Does China expect us to act like people do at family gatherings where everyone pretends that Uncle Melvin doesn't have noxious body odor but rushes to find seating as far away from his offensive stench as possible? Or where everyone struggles to keep a straight face because Aunt Margie died her hair greenish blonde AGAIN but doesn't seem to know it? It almost reminds me of the guy who washes the other woman's lipstick off his collar and thinks that's as good as never having cheated. Sorry China, but even if you delete the 'sext' messages, pay cash for the hotel rooms, and have managed to cover your trail better than Ross did with the copy girl, you're still guilty.

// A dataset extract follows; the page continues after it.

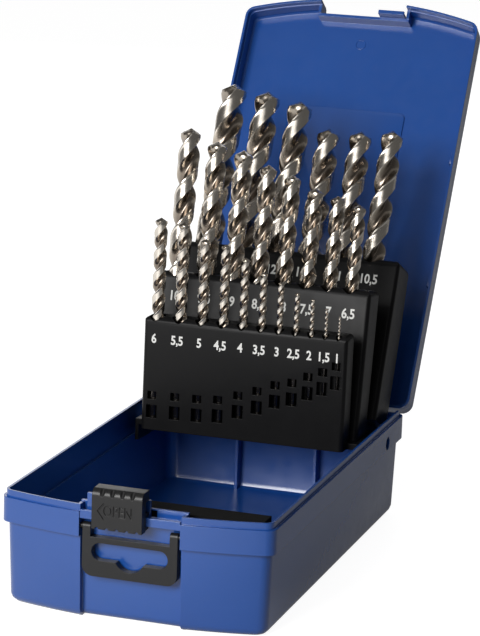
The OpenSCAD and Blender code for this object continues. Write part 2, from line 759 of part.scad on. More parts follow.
module front_drill(i) row_drill(front_lean, front_x(i), front_face_w, front_d[i],
    front_floors[i], front_len[i], front_flute[i]);
module middle_drill(i) row_drill(middle_lean, middle_x(i), middle_face_w, middle_d[i],
    middle_floors[i], middle_len[i], middle_flute[i]);
module rear_drill(i) row_drill(rear_lean, rear_x(i), rear_face_w, rear_d[i],
    rear_floors[i], rear_len[i], rear_flute[i]);

// Slider: a cap over the rail and the guide plate, open at the back.
module slider_cap() {
    r = slider_edge_r;
    x = [slider_x, slider_x + slider_w];
    y = slider_front_y;
    top_skin = slider_t + 2.6;
    groove_tilt = 38;
    groove_l = r + 3;
    difference() {
        union() {
            box(x, [y, slider_back_y], [slider_foot_z, slider_top_z - r]);
            box(x, [y + r, slider_back_y], [slider_top_z - r - PAST, slider_top_z]);
            along_x(x, y + r, slider_top_z - r, r);
        }
        box([x[0] + slider_t, x[1] - slider_t], [y + slider_t, slider_back_y + PAST],
            [slider_foot_z - PAST, slider_top_z - top_skin]);
        box([x[0] - PAST, x[1] + PAST], [rail_front_y - latch_gap, slider_back_y + PAST],
            [slider_foot_z - PAST, guide_z + latch_gap]);
        box([x[0] - PAST, x[1] + PAST], [slider_back_y, slider_back_y + r],
            [slider_top_z - 2 * r, slider_top_z + PAST]);
        for (i = [1:groove_count]) {
            gx = x[0] + slider_w * i / (groove_count + 1);
            translate([gx, y - 0.2, slider_top_z - r + 1.6]) rotate([-groove_tilt, 0, 0])
                cylinder(r = groove_r, h = groove_l, center = true);
        }
        for (i = [0:groove_count]) {
            gx = x[0] + slider_w * (i + 0.5) / (groove_count + 1);
            translate([gx, y - PAST, slider_foot_z]) rotate([-90, 0, 0])
                cylinder(r = scallop_r, h = slider_t + PAST + 0.1);
        }
    }
}

// The upper rib passes over the lid's catch when the slider is pushed across.
module latch_slider() {
    x = [slider_x, slider_x + slider_w];
    y = slider_front_y;
    hook_front = rail_front_y + rail_t + latch_gap;
    hook_back = guide_y[0] - latch_gap;
    foot = slider_foot_z + 0.4;
    hook_z = rail_top_z + latch_gap;
    rib_z = lid_bay_z - catch_l + catch_bead + latch_gap;
    rib_h = 1.2;
    color(BLACK) {
        slider_cap();
        box(x, [y + slider_t - 0.1, hook_back], [foot, rail_foot_z - latch_gap]);
        box(x, [hook_front, hook_back], [foot, web_z[0] - latch_gap]);
        box(x, [y + slider_t - 0.1, hook_back], [rib_z, rib_z + rib_h]);
        box(x, [y + slider_t - 0.1, hook_front + 1], [hook_z, rib_z + rib_h]);
        box(x, [hook_front, hook_front + 1], [web_z[1] + latch_gap, rib_z + rib_h]);
    }
}

// Hanger: ears at the top, a crossbar and a slot with a hook recess.
module hanger() {
    x = hanger_w / 2;
    slot_top = crossbar_z - crossbar_h;
    slot_foot = slot_top - slot_h;
    sr = slot_h / 2;
    lower_r = 4.5;
    hook_lift = 0.6;
    color(BLACK) {
        both_sides() {
            box([x - ear_w, x], [hanger_y - hanger_t, hanger_y], [crossbar_z - PAST, hanger_axis_z]);
            along_x([x - ear_w, x], hanger_axis_y, hanger_axis_z, ear_r);
            along_x([x - ear_w, x + 1.8], hanger_axis_y, hanger_axis_z, hanger_pin_r);
        }
        difference() {
            translate([0, hanger_y, 0]) rotate([90, 0, 0]) linear_extrude(hanger_t) {
                translate([-x, hanger_foot_z + lower_r]) square([2 * x, crossbar_z - hanger_foot_z - lower_r]);
                translate([-x + lower_r, hanger_foot_z]) square([2 * (x - lower_r), lower_r + PAST]);
                for (s = [-1, 1]) translate([s * (x - lower_r), hanger_foot_z + lower_r]) circle(r = lower_r);
            }
            translate([0, hanger_y + PAST, 0]) rotate([90, 0, 0]) linear_extrude(hanger_t + 2 * PAST) {
                translate([-slot_w / 2 + sr, slot_foot]) square([slot_w - slot_h, slot_h]);
                for (s = [-1, 1]) translate([s * (slot_w / 2 - sr), slot_foot + sr]) circle(r = sr);
                intersection() {
                    translate([0, slot_foot + sr - hook_lift]) circle(r = hook_r);
                    translate([-hook_r, hanger_foot_z]) square([2 * hook_r, slot_foot + sr - hanger_foot_z]);
                }
            }
        }
    }
}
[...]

We know you too well. We know you'd have done the same if you had a chance to do it all over again, and you'll continue to be the fak you've always been but you're boring us. We know you think you're so powerful because you're the largest holder of U.S. debt and poised to soon knock Japan off as the second largest economy in the world but we're onto you. We know you probably wet dream of the day you are strong enough to take over the world where everyone speaks Chinese. We know you're not offering US schools free teachers to teach Chinese out of the kindness of your heart because you don't have one.

Maybe, at the very least, you can swindle the US out of some of its democracy in exchange for a discount on that big US debt - maybe start suing US citizens who talk smack about you like we do in a blog just like ours.

Why don't you stick with those pressing issues in your country like enforcing your ban on lip syncing and karaoke - probably eventually punishable by death?

At least we finally found 2 things upon which we can agree. Maybe you're not so bad after all. Have you ever visited a karaoke bar, China? If not, you may want to hold off on that lip sync ban until you do.  In the meantime, if you get bored, you can always go fak yourself and see how that turns out for you. Don't bother reporting back to us because we know we won't get the truth anyway.